● GIVEN DATA:

•••

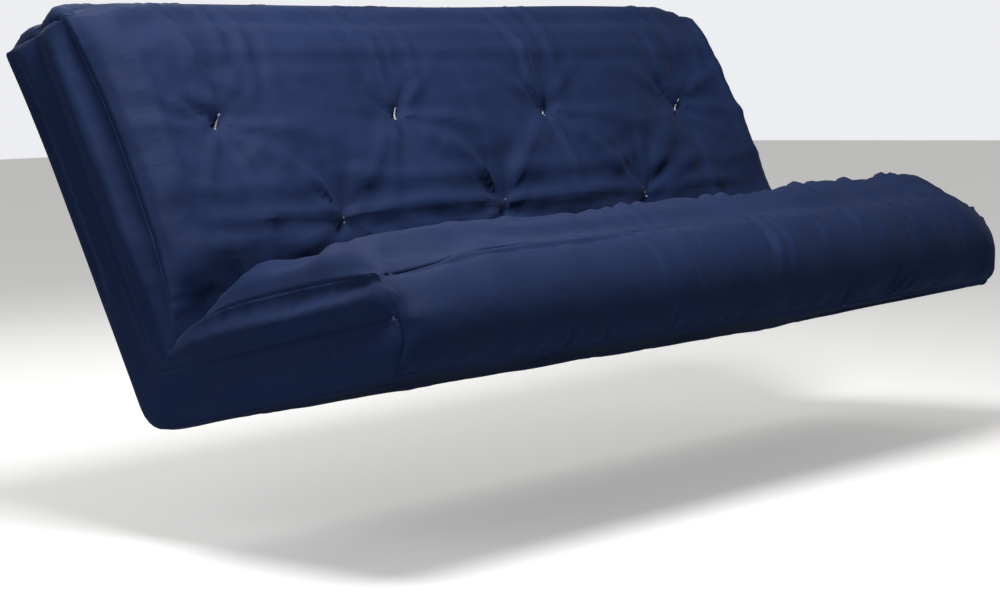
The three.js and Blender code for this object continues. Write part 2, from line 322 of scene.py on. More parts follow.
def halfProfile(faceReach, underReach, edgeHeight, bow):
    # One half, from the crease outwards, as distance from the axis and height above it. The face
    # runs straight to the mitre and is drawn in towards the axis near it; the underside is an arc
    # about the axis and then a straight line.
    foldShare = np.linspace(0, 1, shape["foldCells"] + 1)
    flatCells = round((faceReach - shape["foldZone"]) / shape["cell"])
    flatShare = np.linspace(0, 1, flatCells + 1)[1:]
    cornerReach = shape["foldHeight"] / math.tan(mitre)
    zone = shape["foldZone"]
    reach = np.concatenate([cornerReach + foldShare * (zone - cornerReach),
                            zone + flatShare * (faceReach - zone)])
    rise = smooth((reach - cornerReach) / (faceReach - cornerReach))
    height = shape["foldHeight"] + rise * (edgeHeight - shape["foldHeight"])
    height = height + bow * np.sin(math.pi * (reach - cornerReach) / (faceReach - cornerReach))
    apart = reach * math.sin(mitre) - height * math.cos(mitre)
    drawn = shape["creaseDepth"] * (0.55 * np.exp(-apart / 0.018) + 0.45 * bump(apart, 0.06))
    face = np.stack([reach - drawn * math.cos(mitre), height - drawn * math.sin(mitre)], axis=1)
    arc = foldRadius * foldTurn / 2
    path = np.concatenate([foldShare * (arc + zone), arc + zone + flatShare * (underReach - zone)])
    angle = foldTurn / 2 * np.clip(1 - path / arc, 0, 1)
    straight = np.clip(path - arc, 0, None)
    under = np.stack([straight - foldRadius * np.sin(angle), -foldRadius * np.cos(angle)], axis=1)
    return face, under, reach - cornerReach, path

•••

● GIVEN PROBLEM: Restate the listing above word for word.

● RESULT OF THE TASK:
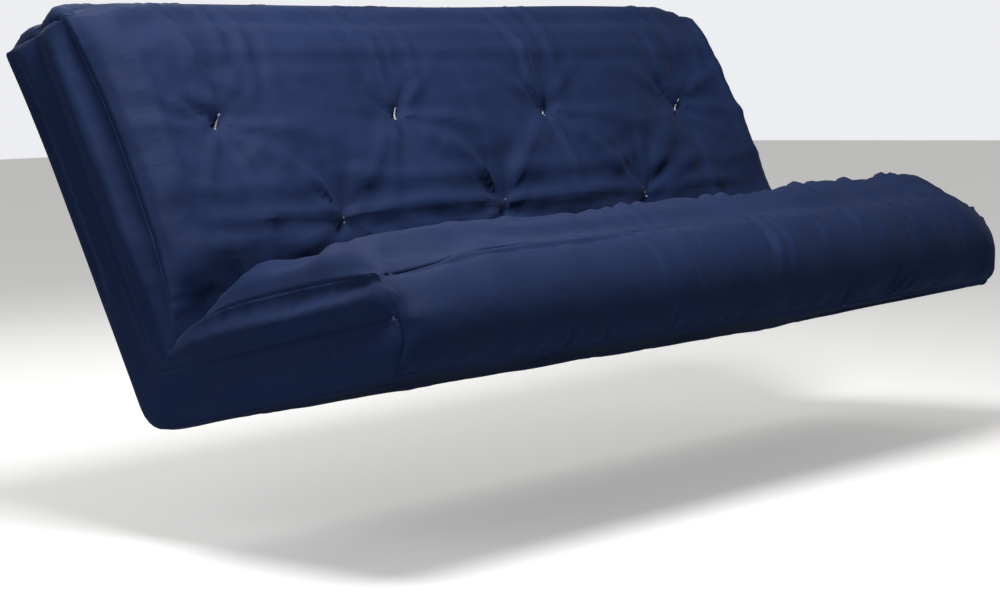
The three.js and Blender code for this object continues. Write part 2, from line 322 of scene.py on. More parts follow.
def halfProfile(faceReach, underReach, edgeHeight, bow):
    # One half, from the crease outwards, as distance from the axis and height above it. The face
    # runs straight to the mitre and is drawn in towards the axis near it; the underside is an arc
    # about the axis and then a straight line.
    foldShare = np.linspace(0, 1, shape["foldCells"] + 1)
    flatCells = round((faceReach - shape["foldZone"]) / shape["cell"])
    flatShare = np.linspace(0, 1, flatCells + 1)[1:]
    cornerReach = shape["foldHeight"] / math.tan(mitre)
    zone = shape["foldZone"]
    reach = np.concatenate([cornerReach + foldShare * (zone - cornerReach),
                            zone + flatShare * (faceReach - zone)])
    rise = smooth((reach - cornerReach) / (faceReach - cornerReach))
    height = shape["foldHeight"] + rise * (edgeHeight - shape["foldHeight"])
    height = height + bow * np.sin(math.pi * (reach - cornerReach) / (faceReach - cornerReach))
    apart = reach * math.sin(mitre) - height * math.cos(mitre)
    drawn = shape["creaseDepth"] * (0.55 * np.exp(-apart / 0.018) + 0.45 * bump(apart, 0.06))
    face = np.stack([reach - drawn * math.cos(mitre), height - drawn * math.sin(mitre)], axis=1)
    arc = foldRadius * foldTurn / 2
    path = np.concatenate([foldShare * (arc + zone), arc + zone + flatShare * (underReach - zone)])
    angle = foldTurn / 2 * np.clip(1 - path / arc, 0, 1)
    straight = np.clip(path - arc, 0, None)
    under = np.stack([straight - foldRadius * np.sin(angle), -foldRadius * np.cos(angle)], axis=1)
    return face, under, reach - cornerReach, path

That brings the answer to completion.